After the trial the interpleaded defendant hired an investigator who watched Mrs. Vandenack upon a few occasions and took some pictures of her walking, climbing stairs, and getting into and out of an automobile. The investigator in his affidavits in support of motions after verdict, contended that he could not see that Mrs. Vandenack limped, although she had done so in the courtroom, and further that the pictures indicated that she had no limp. It is therefore contended that Mrs. Vandenack committed a fraud on the court and jury by limping around the courtroom and testifying to the trouble she had walking. The trial court did not find that any fraud had been committed or attempted. The trial judge was in a much better position to pass on this issue than we are. He saw Mrs. Vandenack and heard her testimony, and his determination thereon is affirmed. That part of the order directing the new trial is reversed. That will dispose of the appeal from the part of the order providing that costs abide the outcome of the new trial. In all other respects the order is affirmed.
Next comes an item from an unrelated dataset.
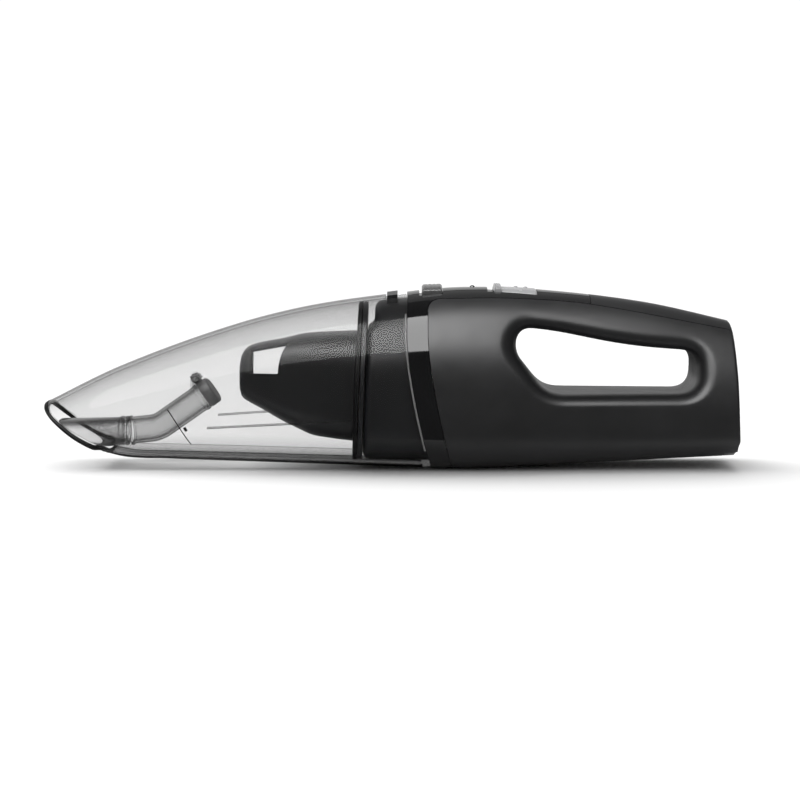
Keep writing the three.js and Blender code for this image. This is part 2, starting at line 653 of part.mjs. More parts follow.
function releaseLever() {
  const { x, z } = LEVER_PIVOT;
  const arm = box(-1.1, x, -7.5, 7.5, z - 1.6, z + 1.2).add(bar("y", 3, -9.4, 9.4, [x, z], 18));
  const stem = box(21, 28, -7.5, 7.5, z, 98.6);
  const wide = bodyLoft(-1.3, -14, 20, 6).intersect(box(-1.1, 4.9, -15.8, 15.8, 93, 110));
  const hook = wide.subtract(sideSlab([[-2, 98.4], [-2, 110], [1.4, 110]]));
  return arm.add(stem).add(hook).subtract(bar("y", 1.8, -14, 14, [x, z], 14));
}

const latchPin = () => bar("y", 1.5, -13.2, 13.2, [LEVER_PIVOT.x, LEVER_PIVOT.z], 14);

const SPRING = { x: 26, foot: 83.5, height: 7.6, radius: 3, wire: 0.45, turns: 4 };

function latchSpring() {
  const count = SPRING.turns * 8;
  const points = Array.from({ length: count + 1 }, (_, i) => {
    const angle = (i * Math.PI) / 4;
    const [x, y] = [SPRING.x + SPRING.radius * Math.cos(angle), SPRING.radius * Math.sin(angle)];
    return [x, y, SPRING.foot + (SPRING.height * i) / count];
  });
  return wire(points, SPRING.wire, SPRING.turns * 9);
}

// The button's cap: crowned like the body, with finger ribs across it.
function releaseButton() {
  const { from, to, halfWidth, top } = BUTTON;
  const crown = bodyLoft(-2.9, 0, 60, 8).intersect(box(from, to, -halfWidth, halfWidth, 97, top + 2));
  const side = [[from, 96], [from, top - 1], [from + 1, top], [to - 1, top + 0.2], [to, top - 0.8], [to, 96]];
  let cap = crown.intersect(sideSlab(side)).subtract(bodyLoft(3.4, 0, 60, 8));
  for (const x of [3, 5.4, 7.8]) {
    cap = cap.subtract(box(from + x, from + x + 0.8, -11, 11, top - 0.6, top + 3)); // a finger groove
  }
  return cap.subtract(box(20.7, 28.3, -7.8, 7.8, 90, 98.9));
}

function switchKnob() {
  const { from, to, halfWidth } = SWITCH;
  let knob = bodyLoft(-0.2, 40, 100, 8).intersect(box(from, to, -halfWidth, halfWidth, 90, 110));
  knob = knob.subtract(bodyLoft(2.1, 40, 100, 8));
  const grip = [[from, 98], [from, 103.6], [from + 0.8, 104.1], [from + 3.6, 104.1], [from + 4.6, 98]];
  knob = knob.add(sideSlab(grip, -13, 13));
  for (const x of [72.6, 78.2]) knob = knob.add(bar("z", 1.3, 99, 102.5, [x, 0], 12));
  return knob.add(box(68, 72, -3, 3, 93, 100));
}

const ledLens = () => {
  const body = bar("z", 1.6, 96, 101.6, [LED_X, 0], 16);
  const dome = new THREE.SphereGeometry(1.6, 16, 8).translate(LED_X, 0, 101.5);
  return body.add(fromGeometry(dome));
};

function shellScrew(index) {
  const [x, z] = SCREWS[index];
  const seat = halfWidthAt(x, z) - 6;
  const head = bar("y", 2.8, seat + 0.2, seat + 2.4, [x, z], 12);
  const slot = box(x - 2, x + 2, seat + 1.4, seat + 3, z - 0.4, z + 0.4).add(
    box(x - 0.4, x + 0.4, seat + 1.4, seat + 3, z - 2, z + 2),
  );
  return head.add(bar("y", 1.35, -10, seat + 1, [x, z], 8)).subtract(slot);
}

// ---- the assembly ----

const vacuum = new THREE.Group();
vacuum.name = "handheld_vacuum";

function addGroup(name, pieces) {
  const group = new THREE.Group();
  group.name = name;
  for (const [pieceName, solid, material] of pieces) {
    const mesh = solid.getMesh();
    const geometry = new THREE.BufferGeometry();
    geometry.setAttribute("position", new THREE.BufferAttribute(new Float32Array(mesh.vertProperties), 3));
    geometry.setIndex(new THREE.BufferAttribute(new Uint32Array(mesh.triVerts), 1));
    geometry.computeVertexNormals();
    const piece = new THREE.Mesh(geometry, material);
    piece.name = pieceName;
    group.add(piece);
  }
  vacuum.add(group);
}

addGroup("bowl", [
  ["dust_bowl", dustBowl(), paint.clear],
  ["mouth_lip", mouthLip(), paint.rubber],
  ["intake_funnel", intakeFunnel(), paint.smokedDuct],
  ["duct_seal_ring", ductSealRing(), paint.rubber],
  ["intake_elbow", intakeElbow(), paint.smokedDuct],
  ["flap_hinge_pin", flapHingePin(), paint.steel],
]);
addGroup("flap", [["intake_flap", intakeFlap(), paint.flap]]);
addGroup("filter", [
  ["filter_hood", filterHood(), paint.filterPlastic],
  ["filter_gasket", filterGasket(), paint.rubber],
  ["filter_flange", filterFlange(), paint.filterPlastic],
  ["pleated_filter", pleatedFilter(), paint.paper],
]);
addGroup("housing", [
  ["left_shell", sideShell(-1), paint.matteShell],
  ["right_shell", sideShell(1), paint.matteShell],
  ["front_collar", frontCollar(), paint.glossBlack],
  ["rear_top_trim", rearTopTrim(), paint.matteShell],
  ["rear_contact_block", rearContactBlock(), paint.glossBlack],
  ["charge_contact_left", chargeContact(-1), paint.brass],
  ["charge_contact_right", chargeContact(1), paint.brass],
  ["led_lens", ledLens(), paint.glossBlack],
  ["latch_pin", latchPin(), paint.steel],
  ["latch_spring", latchSpring(), paint.steel],
  ...SCREWS.map((_, i) => ["shell_screw_" + (i + 1), shellScrew(i), paint.steel]),
]);
addGroup("motor", [
  ["motor_bulkhead", motorBulkhead(), paint.glossBlack],
  ["fan_cover", fanCover(), paint.filterPlastic],
  ["fan_housing", fanHousing(), paint.filterPlastic],
  ["motor_can", motorCan(), paint.steel],
  ["motor_end_cap", motorEndCap(), paint.filterPlastic],
  ["motor_damper", motorDamper(), paint.rubber],
]);
addGroup("rotor", [
  ["motor_shaft", motorShaft(), paint.steel],
  ["impeller", impeller(), paint.filterPlastic],
]);
addGroup("electrics", [
  ["battery_tray", batteryTray(), paint.filterPlastic],
  ...[0, 1, 2].map((i) => ["battery_cell_" + (i + 1), batteryCell(i), paint.cell]),
  ["charge_board", chargeBoard(), paint.board],
  ["motor_lead_left", motorLead(-1), paint.rubber],
  ["motor_lead_right", motorLead(1), paint.rubber],
  ["exhaust_foam", exhaustFoam(), paint.foam],
  ["switch_body", switchBody(), paint.filterPlastic],
]);
addGroup("release", [
  ["release_lever", releaseLever(), paint.filterPlastic],
  ["release_button", releaseButton(), paint.greyButton],
]);
addGroup("switch", [["switch_knob", switchKnob(), paint.paleSwitch]]);

export default vacuum;
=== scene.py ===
"""Cordless wet and dry handheld vacuum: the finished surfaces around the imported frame.

Sizes are in millimetres and become metres when a mesh is made. The nose is at -X, and the near side at -Y.
"""
import json
import math

import bmesh
import bpy
import numpy as np
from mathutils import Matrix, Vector, geometry


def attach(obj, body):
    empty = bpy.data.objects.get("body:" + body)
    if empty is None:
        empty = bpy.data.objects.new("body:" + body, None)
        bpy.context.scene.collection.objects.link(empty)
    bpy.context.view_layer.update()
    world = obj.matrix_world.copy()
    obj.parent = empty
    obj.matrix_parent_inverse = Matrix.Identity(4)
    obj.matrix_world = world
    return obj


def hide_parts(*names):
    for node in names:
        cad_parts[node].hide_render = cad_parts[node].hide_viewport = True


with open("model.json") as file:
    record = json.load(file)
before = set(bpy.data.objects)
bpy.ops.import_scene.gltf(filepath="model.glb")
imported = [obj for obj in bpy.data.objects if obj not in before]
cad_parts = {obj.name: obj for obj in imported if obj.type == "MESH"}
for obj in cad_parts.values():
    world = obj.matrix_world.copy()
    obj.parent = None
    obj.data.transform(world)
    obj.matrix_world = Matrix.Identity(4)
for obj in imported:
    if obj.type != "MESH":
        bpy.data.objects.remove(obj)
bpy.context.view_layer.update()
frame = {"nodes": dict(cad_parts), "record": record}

# ---- driving sizes ----
MM = 0.001
GAP = 0.3  # between neighbouring pieces
SHELL_WALL = 2.4
BOWL_WALL = 2.2
OVERRUN = 0.8  # how far the egg-shaped sections dip under the flat underside
PAD = (29, 47)  # the flat pad under the motor, from x to x
BOWL_SEAM_X = 10.4  # where the bowl's rear edge is upright
SPINE_SPLIT_X = 114.7
FLARE_REACH, FLARE_DEPTH = 10, 14  # rounding of the handle opening, in its plane and across
MOTOR_Z = 44
BASKET_TILT = 0.042
LED_X = 47.8
BUTTON = dict(start=18.9, end=30.3, half=18.0, swing=1.6)
SWITCH = dict(start=59.8, end=84.2, half=15.0, travel=3.4)
CONTACT_X, CONTACT_HALF, CONTACT_TOP = 189.5, 30, 13
ARC_SAMPLES = 240  # along half a section
MESH_STEP = 2.0  # usual spacing of a surface's points
QUARTER = math.pi / 2
EDGE_ANGLES = np.linspace(0, QUARTER, 7)[1:]  # round an edge


# ---- curves ----

def curve_through(*points):
    """A smooth function through points (x, value), carried on straight past its ends."""
    xs, ys = np.array(points, float).T
    order = np.arange(len(xs))
    before, after = np.maximum(order - 1, 0), np.minimum(order + 1, len(xs) - 1)
    slope = (ys[after] - ys[before]) / (xs[after] - xs[before])

    def at(x):
        x = np.asarray(x, float)
        i = np.clip(np.searchsorted(xs, x, side="right") - 1, 0, len(xs) - 2)
        h = xs[i + 1] - xs[i]
        t = np.clip((x - xs[i]) / h, 0, 1)
        rise = t * t * (3 - 2 * t)
        curve = (1 - rise) * ys[i] + rise * ys[i + 1]
        curve = curve + h * t * (1 - t) * ((1 - t) * slope[i] - t * slope[i + 1])
        return curve + slope[0] * np.minimum(x - xs[0], 0) + slope[-1] * np.maximum(x - xs[-1], 0)

    return at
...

By the Court.Judgment affirmed. That part of the order directing a new trial is reversed. Cause remanded with directions to enter a judgment in favor of the plaintiff Laura Vandenack and against the defendant Yorkshire Indemnity Company in the amount of $5,000 and costs, and against the defendant Crosby for the sum of $7,500. The judgment shall further provide that the defendant Crosby have contribution against Mutual Automobile Insurance Company of the Town of Herman for the sum of $6,250 plus one half of the costs of the action.